The letter dated 24.02.2005 (Ext.P) would reveal that there was no whisper on the short payment of the principal as well as the interest but the objection was restricted on the deduction of the TDS at the higher rate and request was made to pay the difference. It is only on October 3, 2005, the claim of interest for delayed payment was raised by the plaintiff. The reference can be conveniently placed upon a judgment of the Supreme Court in case of Bhagwati Prasad Pawan Kumar -v- Union of India reported in (2006) 5 SCC 311 wherein the Apex Court held that if the protest is not made before the encashment of the amount and it does not appear from the conduct of the parties that the such encashment was made under protest, the plaintiff is prevented from raising an objection over the short payment in these words:
"18. Section 8 of the Contract Act provides for acceptance by performing conditions of a proposal. In the instant case, the Railways made an offer to the appellant laying down the condition that if the offer was not acceptable the cheque should be returned forthwith, failing which it would be deemed that the appellant accepted the offer in full and final satisfaction of its claim. This was further clarified by providing that the retention of the cheque and/or encashment thereof will automatically amount to satisfaction in full and final settlement of the claim. Thus, if the appellant accepted the cheques and encashed them without anything more, it would amount to an acceptance of the offer made in the letters of the Railways dated 7-4-1993. The offer prescribed the mode of acceptance, and by conduct the appellant must be held to have accepted the offer and, therefore, could not make a claim later. However, if the appellant had not encashed the cheques and protested to the Railways calling upon them to pay the balance amount, and expressed its inability to accept the cheques remitted to it, the controversy would have acquired a different complexion. In that event, in view of the express non-acceptance of the offer, the appellant could not be presumed to have accepted the offer. What, however, is significant is that the protest and non- acceptance must be conveyed before the cheques are encashed. If the cheques are encashed without protest, then it must be held that the offer stood unequivocally accepted. An "offeree" cannot be permitted to change his mind after the unequivocal acceptance of the offer.
19. It is well settled that an offer may be accepted by conduct. But conduct would only amount to acceptance if it is clear that the offeree did the act with the intention (actual or apparent) of accepting the offer. The decisions which we have noticed above also proceed on this principle. Each case must rest on its own facts. The courts must examine the evidence to find out whether in the facts and circumstances of the case the conduct of the "offeree" was such as amounted to an unequivocal acceptance of the offer made. If the facts of the case disclose that there was no reservation in signifying acceptance by conduct, it must follow that the offer has been accepted by conduct. On the other hand, if the evidence discloses that the "offeree" had reservation in accepting the offer, his conduct may not amount to acceptance of the offer in terms of Section 8 of the Contract Act."

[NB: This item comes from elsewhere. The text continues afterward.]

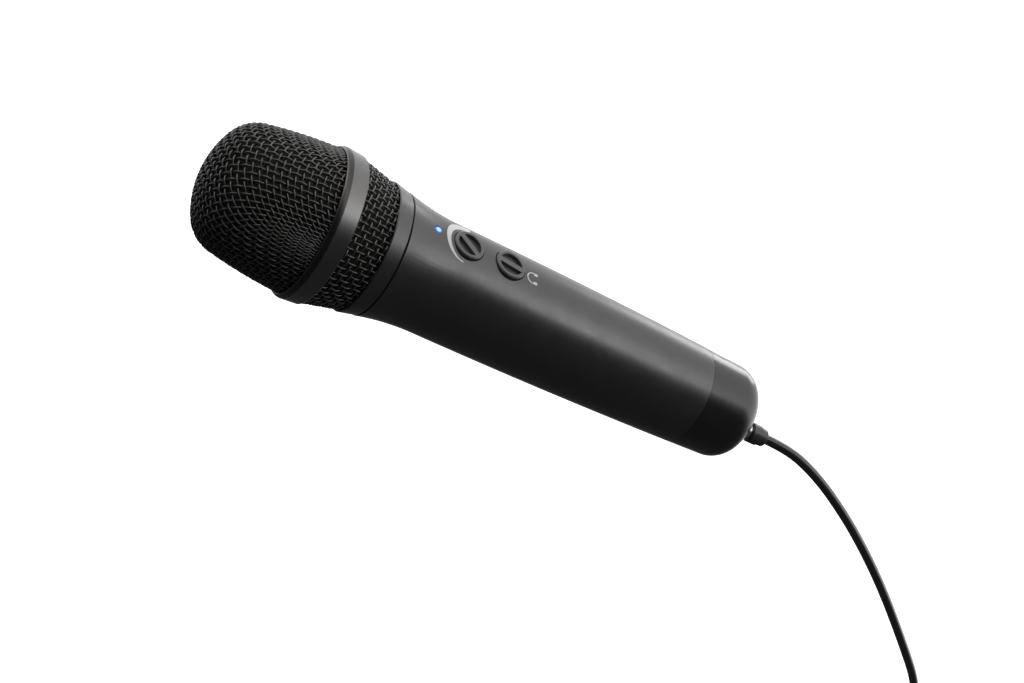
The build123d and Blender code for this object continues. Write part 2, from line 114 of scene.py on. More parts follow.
CORD_D = 3.5
COIL_CENTRE = Vector((-250.0, 7.3, -205.9))
COIL_MEAN_R = 21.0
COIL_TURNS = 9.125
COIL_START = 135.0       # degrees from +X towards +Z
COIL_STEPS = 16          # points to a turn
CHANGE_START = 0.75      # the part of a turn after which the lead crosses to its next ring
# Which ring of the bundle each turn lies in: (outwards, sideways), in cord diameters
COIL_CELLS = ((1, -1), (0, -1), (-1, -1), (-1, 0), (-1, 1), (0, 1), (0, 0), (1, 0), (1, 1), (1, 1))
CORD_ROUTE = [
    (-78.5, 3.8, 0.0),
    (-88.0, 3.8, 0.0),
    (-101.0, 3.8, -3.8),
    (-117.0, 3.8, -11.2),
    (-140.0, 3.8, -24.4),
    (-168.0, 3.8, -43.3),
    (-200.0, 3.8, -67.7),
    (-223.5, 3.8, -86.5),
    (-240.5, 3.8, -108.0),
    (-249.0, 3.8, -133.0),
    (-251.0, 3.8, -157.0),
    (-254.0, 3.8, -171.5),
    (-259.6, 3.8, -180.9),
]
PLUG_LEAVE = 7.0         # how far under the coil's middle the lead turns down to the plug
PLUG_SINK = 1.5          # how far the lead goes into the overmould

# Greys of the band's face, of its lip (painted shade for the dark reflection on the rounded bevel)
# and of the lip's front edge (a painted highlight)
BAND_GREY = (0.19, 0.186, 0.184)
LIP_PAINTED_SHADE = (0.07, 0.067, 0.065)
LIP_EDGE_PAINTED_HIGHLIGHT = (0.16, 0.154, 0.15)

# The studio, in metres; a stop is (how far the way is towards the bright side, brightness)
BRIGHT_SIDE = (-0.28, -0.8, 0.45)
WORLD_STOPS = ((0.0, 0.05), (0.5, 0.06), (0.6, 0.35), (0.7, 1.5), (0.8, 1.25), (1.0, 0.9))
FLOOR_HALF = 6.0
FLOOR_Z = -1.3
CAMERA_PLACE = Vector((0.2711, 0.4297, 0.4006))
CAMERA_AIM = Vector((0.0150, -0.0017, -0.0127))
CAMERA_ROLL = 45.1
CAMERA_LENS = 70.31


# ---- material helpers ------------------------------------------------------------------

def colour_ramp(tree, factor, stops):
    """Colours or greys against a factor: each stop is (position, value)."""
    node = tree.nodes.new("ShaderNodeValToRGB")
    elements = node.color_ramp.elements
    while len(elements) < len(stops):
        elements.new(0.5)
    for element, (position, value) in zip(elements, stops):
        element.position = position
        colour = value if isinstance(value, tuple) else (value, value, value)
        element.color = (*colour, 1.0)
    tree.links.new(factor, node.inputs["Fac"])
    return node.outputs["Color"]


class Shader:
    """A material under construction, with short calls for its nodes."""

    def __init__(self, name):
        self.material = bpy.data.materials.new(name)
        self.material.use_nodes = True
        self.nodes = self.material.node_tree.nodes
        self.links = self.material.node_tree.links
        self.bsdf = self.nodes["Principled BSDF"]
        place = self.nodes.new("ShaderNodeTexCoord")
        self.place = place.outputs["Object"]

    def set(self, **values):
        for key, value in values.items():
            self.bsdf.inputs[key.replace("_", " ")].default_value = value
        return self

    def link(self, output, socket):
        self.links.new(output, self.bsdf.inputs[socket])
        return self

    def noise(self, size_mm, detail=2.0, roughness=0.5, stretch=(1, 1, 1)):
        """Noise whose features are about size_mm across."""
        mapping = self.nodes.new("ShaderNodeMapping")
        mapping.inputs["Scale"].default_value = [1 / (size_mm * MM * s) for s in stretch]
        self.links.new(self.place, mapping.inputs["Vector"])
        texture = self.nodes.new("ShaderNodeTexNoise")
        texture.inputs["Scale"].default_value = 1.0
        texture.inputs["Detail"].default_value = detail
        texture.inputs["Roughness"].default_value = roughness
        self.links.new(mapping.outputs["Vector"], texture.inputs["Vector"])
        return texture.outputs["Fac"]

    def ramp(self, factor, *stops):
        return colour_ramp(self.material.node_tree, factor, stops)

    def gloss(self, size_mm, roughness, spread):
        """A roughness that wanders a little, in patches about size_mm across."""
        patches = self.noise(size_mm, 4.0, 0.6)
        stops = ((0.3, roughness - spread), (0.7, roughness + spread))
        return self.link(self.ramp(patches, *stops), "Roughness")

    def bump(self, height, distance_mm, strength=1.0):
        node = self.nodes.new("ShaderNodeBump")
        node.inputs["Strength"].default_value = strength
        node.inputs["Distance"].default_value = distance_mm * MM
        self.links.new(height, node.inputs["Height"])
        self.links.new(node.outputs["Normal"], self.bsdf.inputs["Normal"])
        return self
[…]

In view of the discussions made herein above, this Court does not find that the plaintiff is entitled to succeed in the suit.
The issues are thus answered as under:
(i) Issue no. 1 is answered in affirmative.
(ii) Issue no. 2 is answered in affirmative.
(iii) Issue no. 3 is answered in negative.
(iv) Issue no. 4 is answered in negative.
(v) Issue no. 5 is answered in negative.
(vi) Issue no. 6 is answered in negative.
(vii) Issue no. 7 is answered in negative.
(viii) Issue no. 8 is answered in negative.
The suit, therefore, fails with costs.
However, there shall be no order as to costs.
Urgent photostat certified copy of this judgment, if applied for, be supplied to the parties subject to compliance of all requisite formalities.